Na última semana, o assassinato do ativista norte-americano Charlie Kirk provocou uma repercussão que atravessou fronteiras. O que começou como um crime brutal em um campus universitário nos Estados Unidos rapidamente ganhou contornos políticos e, curiosamente, chegou ao Brasil em forma de uma onda de demissões e cancelamentos de contratos de profissionais que comemoraram ou ironizaram a morte nas redes sociais.
Não cabe aqui discutir o mérito político do caso. Não vamos falar de ideologias, esquerda ou direta. Vamos considerar o fator humano – e apenas isso. Aliás, um adendo pessoal: eu sempre (SEMPRE) achei estranho, pra dizer no mínimo, celebrar uma morte.
Também não quero parecer insensível mas a situação e suas consequências no mundo corporativo abre a brecha para análises: como, em momentos de dor e tensão, os valores se tornam bússolas para decisões difíceis.
No Brasil, o tema ganhou contornos trabalhistas. Afinal, até que ponto uma manifestação pessoal pode gerar demissão por justa causa?
O que diz a lei
A Consolidação das Leis do Trabalho (CLT) prevê hipóteses de demissão por justa causa no artigo 482 — como atos de indisciplina, mau procedimento ou ofensa à honra de colegas e superiores. Em teoria, manifestações públicas que coloquem em risco a imagem da empresa ou comprometam o ambiente de trabalho podem ser enquadradas nesses dispositivos.
Na prática, contudo, cada caso exige análise individual.
Nem toda declaração polêmica justifica uma justa causa. Muitas vezes, a demissão ocorre sem esse enquadramento, por decisão estratégica da empresa de não associar sua marca a determinado tipo de comportamento, o que é legalmente possível em contratos de trabalho regidos pelo regime celetista.
Por isso, as políticas internas fazem diferença.
Empresas que deixam claro em seus códigos de conduta quais comportamentos são incompatíveis com seus valores conseguem agir com mais consistência, evitando a sensação de arbitrariedade ou perseguição.
É nessa hora que a frase atribuída a Peter Schutz, ex-CEO da Porsche, ganha força: “contrate caráter, treine habilidades”.
Habilidades podem ser aprendidas, treinadas e desenvolvidas.
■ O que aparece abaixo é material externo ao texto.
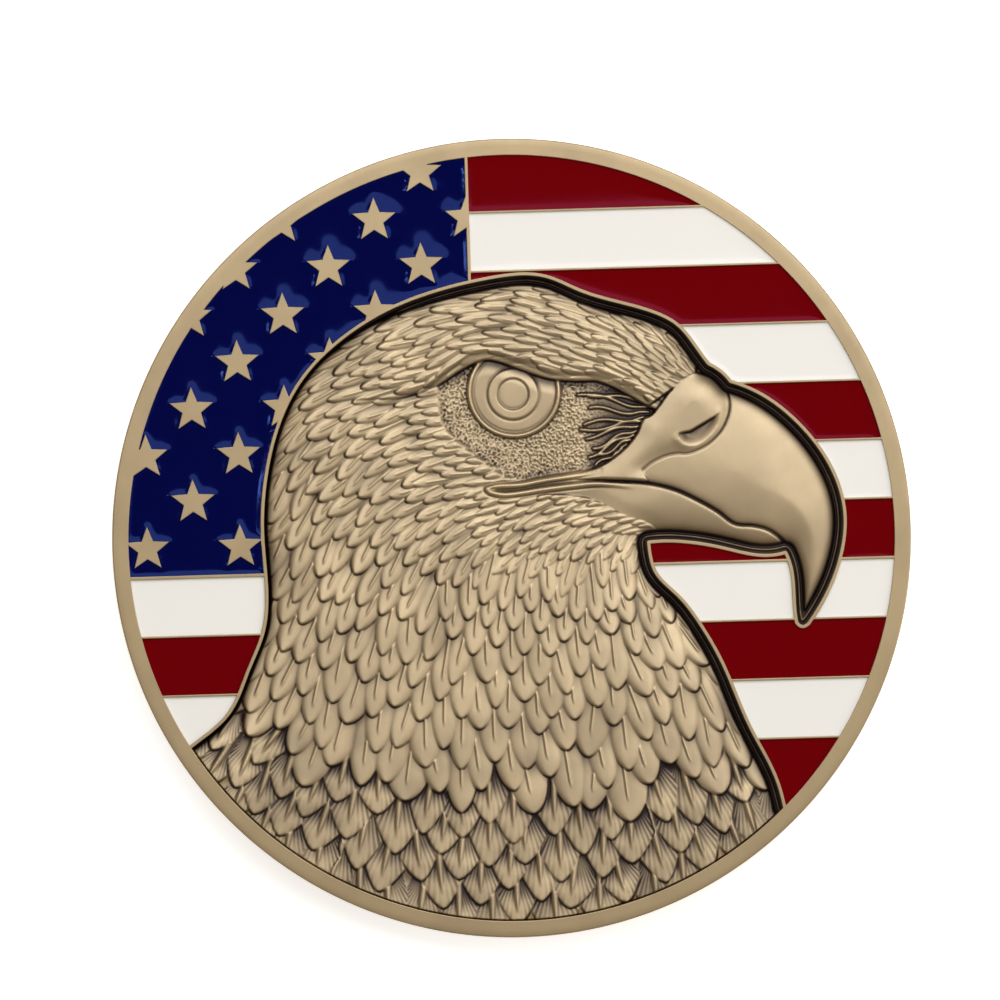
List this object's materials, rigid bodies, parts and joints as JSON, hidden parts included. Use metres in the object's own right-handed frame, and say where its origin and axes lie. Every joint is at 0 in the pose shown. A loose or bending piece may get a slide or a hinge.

Caráter, não.
Caráter é sobre aquilo que a pessoa acredita, sobre como reage quando ninguém está olhando, sobre como escolhe se posicionar quando a situação exige coragem ou sensibilidade.
Mas há um ponto delicado aqui: valores não são sobre unanimidade. Não se trata de exigir que todos pensem igual. O risco seria cair em ambientes de censura ou medo.
O que está em jogo é algo mais sutil e, ao mesmo tempo, mais profundo: como manter a humanidade no centro das relações de trabalho.
Empresas fortes não são feitas apenas de processos e resultados. São feitas de pessoas. E pessoas carregam histórias, fragilidades, convicções.
Por isso, a responsabilidade da liderança vai além de escolher talentos: é preciso cultivar um ambiente em que os valores sejam claros, partilhados e respeitados, não apenas escritos em manuais ou gravados em quadros na parede.
Quando uma organização decide se posicionar diante de um episódio difícil, ela envia uma mensagem poderosa para dentro e para fora: “É isso que escolhemos sustentar. É essa humanidade que queremos preservar.”
Para startups e empresas em crescimento, esse aprendizado chega cedo. Quanto antes a cultura for definida, mais fácil será lidar com dilemas complexos sem se perder no caminho. Não porque haverá respostas prontas, mas porque haverá um norte e uma essência a qual ser fiel.
No fim das contas, valores não existem para os dias fáceis. Eles existem para os dias em que o mundo pesa e em que cada decisão revela quem, de fato, nós somos.